— Begin —
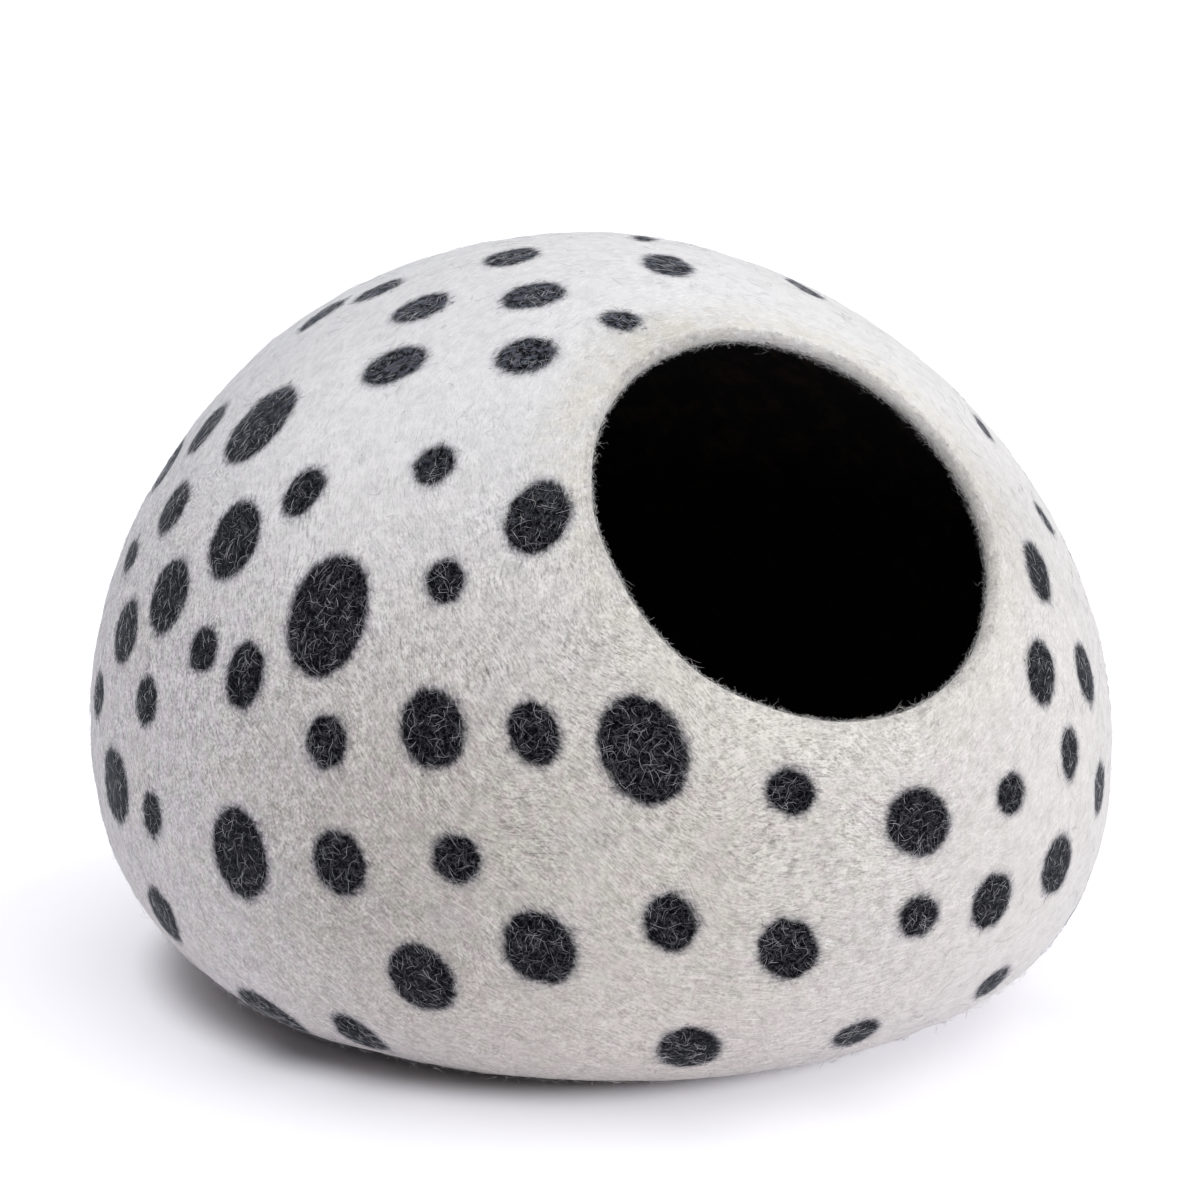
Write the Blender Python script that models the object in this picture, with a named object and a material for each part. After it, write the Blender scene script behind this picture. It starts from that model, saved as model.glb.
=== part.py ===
"""Felt cat cave: one seamless domed shell of thick wool felt.

The shell stands on a broad flat base, swells to its widest girth about a third of the way up
and closes over in a low dome whose crown leans a little to one side. A single round opening,
cut on a slant, faces forwards and upwards, and the felt ends there in a soft rounded lip.

Units are metres, +Z is up and the opening faces -Y. The origin is the middle of the base.
"""

import math
from collections import namedtuple

import bmesh
import bpy
import numpy as np

# The outside of the shell.
WIDTH = 0.470
DEPTH = 0.510
HEIGHT = 0.350
GIRTH_HEIGHT = 0.117
BASE_SHARE = 0.565          # the flat base's share of the width and of the depth
BELOW_GIRTH_POWER = 2.2     # 2 is an ellipse, more is squarer
ABOVE_GIRTH_POWER = 1.95
CROWN_LEAN = (-0.010, -0.006)
LEAN_POWER = 1.5            # how late the lean sets in above the girth

# The felt and its opening.
WALL = 0.007
LIP_RADIUS = 0.0032
LIP_STEPS = 3
OPENING_LONG = 0.190
OPENING_SHORT = 0.186
OPENING_TURN = math.radians(100.0)      # the long way, from level
OPENING_TILT = math.radians(40.0)       # the opening's axis, above level
OPENING_AXIS_HEIGHT = 0.095             # where that axis crosses the upright one

# The mesh.
SEGMENTS = 64
RINGS = 30
BISECTIONS = 40
FARTHEST = 0.40
SWELL_FADE = 0.030          # a swell grows from nothing at the base over this height
FLOOR_SNAP = 0.000001

# Soft swells (+) and hollows (-) that make the handmade shell uneven. The bearing is in degrees
# round from the opening, towards +X; the other sizes are in millimetres.
Swell = namedtuple("Swell", "bearing height reach proud")
SWELLS = (
    Swell(-113, 135, 35, 0.3),
    Swell(-72, 18, 35, 2.6),
    Swell(-93, 35, 30, -0.5),
    Swell(-111, 100, 25, -0.5),
    Swell(8, 15, 50, -1.3),
    Swell(-127, 311, 30, 0.7),
    Swell(-121, 255, 30, -1.1),
    Swell(43, 55, 35, 1.6),
    Swell(30, 20, 25, 1.4),
    Swell(50, 100, 35, -0.5),
    Swell(110, 345, 45, 0.7),
    Swell(95, 200, 50, 1.2),
    Swell(135, 120, 45, -1.4),
    Swell(178, 60, 45, 1.6),
    Swell(160, 280, 40, -1.1),
    Swell(-155, 180, 40, 1.2),
)


def dome(points):
    """The plain dome as a level set in metres: 0 on its skin, less inside, more outside."""
    height = points[:, 2]
    above = np.clip((height - GIRTH_HEIGHT) / (HEIGHT - GIRTH_HEIGHT), 0.0, None)
    below = np.clip((GIRTH_HEIGHT - height) / GIRTH_HEIGHT, 0.0, None)
    lean = np.clip(above, 0.0, 1.0) ** LEAN_POWER
    across = (points[:, 0] - CROWN_LEAN[0] * lean) / (WIDTH / 2)
    along = (points[:, 1] - CROWN_LEAN[1] * lean) / (DEPTH / 2)
    share = np.hypot(across, along)
    upper = (share ** ABOVE_GIRTH_POWER + above ** ABOVE_GIRTH_POWER) ** (1 / ABOVE_GIRTH_POWER) - 1
    bulge = np.clip(share - BASE_SHARE, 0.0, None) / (1 - BASE_SHARE)
    lower = (bulge ** BELOW_GIRTH_POWER + below ** BELOW_GIRTH_POWER) ** (1 / BELOW_GIRTH_POWER) - 1
    return WIDTH / 2 * np.where(height > GIRTH_HEIGHT, upper, (1 - BASE_SHARE) * lower)


def reach(origins, directions, level):
    """Walk from each origin along its direction to where the level set is 0, by bisection."""
    near = np.zeros(len(directions))
    far = np.full(len(directions), FARTHEST)
    for _ in range(BISECTIONS):
        middle = (near + far) / 2
        inside = level(origins + middle[:, None] * directions) < 0
        near = np.where(inside, middle, near)
        far = np.where(inside, far, middle)
    return (near + far) / 2


def swell_centres():
    """Each swell's middle, on the plain dome's skin at its bearing and height."""
    bearings = np.radians([swell.bearing for swell in SWELLS])
    outward = np.stack([np.sin(bearings), -np.cos(bearings), np.zeros(len(SWELLS))], axis=1)
    heights = np.array([swell.height for swell in SWELLS]) / 1000
    origins = np.outer(heights, (0.0, 0.0, 1.0))
    return origins + reach(origins, outward, dome)[:, None] * outward


SWELL_CENTRES = swell_centres()


def shell_level(points):
    """The uneven shell: the dome with its swells, cut off flat at the base."""
    level = dome(points)
    fade = np.clip(points[:, 2] / SWELL_FADE, 0.0, 1.0)
    for swell, centre in zip(SWELLS, SWELL_CENTRES):
        distance = np.linalg.norm(points - centre, axis=1)
        spread = swell.reach / 1000
        level = level - swell.proud / 1000 * fade * np.exp(-distance ** 2 / (2 * spread ** 2))
    return np.maximum(level, -points[:, 2])


def skin_points():
    """Points on the shell's outside: rings that widen from the opening's rim and close behind.

    Every ring has SEGMENTS points and runs round the opening's axis. The last one is a single
    point, opposite the opening.
    """
    axis = np.array([0.0, -math.cos(OPENING_TILT), math.sin(OPENING_TILT)])
    level_way = np.array([1.0, 0.0, 0.0])
    steep_way = np.cross(axis, level_way)
    turns = 2 * np.pi * np.arange(SEGMENTS) / SEGMENTS
    radial = np.outer(np.cos(turns), level_way) + np.outer(np.sin(turns), steep_way)
    centre = np.array([0.0, 0.0, OPENING_AXIS_HEIGHT])

    # The rim is an ellipse seen along the axis, carried out to the skin.
    long_part = np.cos(turns - OPENING_TURN) / (OPENING_LONG / 2)
    short_part = np.sin(turns - OPENING_TURN) / (OPENING_SHORT / 2)
    rim_radius = 1 / np.hypot(long_part, short_part)
    rim_origins = centre + rim_radius[:, None] * radial
    rim_depth = reach(rim_origins, np.broadcast_to(axis, radial.shape), shell_level)
    rim_angle = np.arctan2(rim_radius, rim_depth)

    rings = []
    for ring in range(RINGS):
        angle = rim_angle + (np.pi - rim_angle) * ring / RINGS
        directions = np.cos(angle)[:, None] * axis + np.sin(angle)[:, None] * radial
        rings.append(centre + reach(centre, directions, shell_level)[:, None] * directions)
    pole = centre - reach(centre, -axis[None], shell_level)[:, None] * axis
    points = np.concatenate(rings + [pole])
    points[points[:, 2] < FLOOR_SNAP, 2] = 0.0
    return points


def wool_felt():
    """Matt off-white felt."""
    material = bpy.data.materials.new("off_white_wool_felt")
    material.use_nodes = True
    shader = material.node_tree.nodes["Principled BSDF"]
    shader.inputs["Base Color"].default_value = (0.62, 0.60, 0.58, 1.0)
    shader.inputs["Roughness"].default_value = 0.95
    shader.inputs["Metallic"].default_value = 0.0
    return material


def felt_cave():
    """The shell: its outside as one skin, thickened inwards, with the rim's edges rounded."""
    mesh = bpy.data.meshes.new("felt_cave")
    form = bmesh.new()
    corners = [form.verts.new(point) for point in skin_points()]
    for ring in range(RINGS - 1):
        for step in range(SEGMENTS):
            here = ring * SEGMENTS + step
            beside = ring * SEGMENTS + (step + 1) % SEGMENTS
            form.faces.new([corners[k] for k in (here, here + SEGMENTS, beside + SEGMENTS, beside)])
    last = (RINGS - 1) * SEGMENTS
    for step in range(SEGMENTS):
        form.faces.new([corners[k] for k in (last + step, -1, last + (step + 1) % SEGMENTS)])
    bmesh.ops.recalc_face_normals(form, faces=form.faces)
    form.to_mesh(mesh)
    form.free()
    mesh.shade_smooth()
    mesh.set_sharp_from_angle(angle=math.radians(50.0))
    mesh.materials.append(wool_felt())

    cave = bpy.data.objects.new("felt_cave", mesh)
    bpy.context.scene.collection.objects.link(cave)
    wall = cave.modifiers.new("wall", 'SOLIDIFY')
    wall.thickness = WALL
    wall.offset = -1.0
    wall.use_even_offset = True
    lip = cave.modifiers.new("lip", 'BEVEL')
    lip.width = LIP_RADIUS
    lip.segments = LIP_STEPS
    lip.limit_method = 'ANGLE'
    lip.angle_limit = math.radians(50.0)
    return cave


for leftover in list(bpy.data.objects):
    bpy.data.objects.remove(leftover)
felt_cave()
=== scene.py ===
# %% [markdown]
# # A felt cat cave
# The real thing is one seamless shell of wet-felted wool, about as thick as a pencil: soft
# fibres matted over a round form until they lock. Charcoal wool was laid on the off-white in
# round patches and felted into it, so the spots are flush and their edges feather.
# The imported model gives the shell's true size. Everything below dresses that shell: a finer
# skin with the felt's own small lumps, a wool finish made of nodes, and loose fibres as meshes.

# %% Load the fixed frame
import math
from collections import namedtuple

import bpy
import numpy as np
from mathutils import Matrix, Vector, noise
from mathutils.bvhtree import BVHTree


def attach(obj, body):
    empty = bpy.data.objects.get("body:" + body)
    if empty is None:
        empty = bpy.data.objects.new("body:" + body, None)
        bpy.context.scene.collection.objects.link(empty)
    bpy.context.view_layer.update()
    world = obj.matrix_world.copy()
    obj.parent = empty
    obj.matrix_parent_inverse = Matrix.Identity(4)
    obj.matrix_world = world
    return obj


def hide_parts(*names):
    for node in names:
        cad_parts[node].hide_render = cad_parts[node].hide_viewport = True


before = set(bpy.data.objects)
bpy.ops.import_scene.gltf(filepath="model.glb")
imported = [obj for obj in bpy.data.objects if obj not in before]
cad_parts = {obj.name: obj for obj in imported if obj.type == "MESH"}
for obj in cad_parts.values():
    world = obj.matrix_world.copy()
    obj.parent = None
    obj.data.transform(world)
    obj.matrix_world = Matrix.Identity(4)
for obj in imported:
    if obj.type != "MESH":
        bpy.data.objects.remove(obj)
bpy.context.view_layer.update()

# %% [markdown]
# ## Where the eye stands
# A long lens from a little above the crown's level keeps the dome's outline calm. The view is
# given as a compass and a tilt around a point inside the cave, which is easier to reason about
# than a bare position. The aim lies a little above that point, to leave floor under the cave.

# %% Camera
VIEW_TURN = math.radians(-27.4)     # round from the opening's heading
VIEW_RISE = math.radians(13.6)
VIEW_DISTANCE = 1.80
VIEW_MIDDLE = Vector((0.0, 0.0, 0.16))
AIM_UP = 0.0174
AIM_RIGHT = 0.0014
LENS_MM = 114.7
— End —
Aim of the task:
Output exactly the lines running from the line containing "return cave" through the line containing "obj.matrix_parent_inverse = Matrix.Identity(4)", and only those lines.

Finished exercise:
    return cave


for leftover in list(bpy.data.objects):
    bpy.data.objects.remove(leftover)
felt_cave()
=== scene.py ===
# %% [markdown]
# # A felt cat cave
# The real thing is one seamless shell of wet-felted wool, about as thick as a pencil: soft
# fibres matted over a round form until they lock. Charcoal wool was laid on the off-white in
# round patches and felted into it, so the spots are flush and their edges feather.
# The imported model gives the shell's true size. Everything below dresses that shell: a finer
# skin with the felt's own small lumps, a wool finish made of nodes, and loose fibres as meshes.

# %% Load the fixed frame
import math
from collections import namedtuple

import bpy
import numpy as np
from mathutils import Matrix, Vector, noise
from mathutils.bvhtree import BVHTree


def attach(obj, body):
    empty = bpy.data.objects.get("body:" + body)
    if empty is None:
        empty = bpy.data.objects.new("body:" + body, None)
        bpy.context.scene.collection.objects.link(empty)
    bpy.context.view_layer.update()
    world = obj.matrix_world.copy()
    obj.parent = empty
    obj.matrix_parent_inverse = Matrix.Identity(4)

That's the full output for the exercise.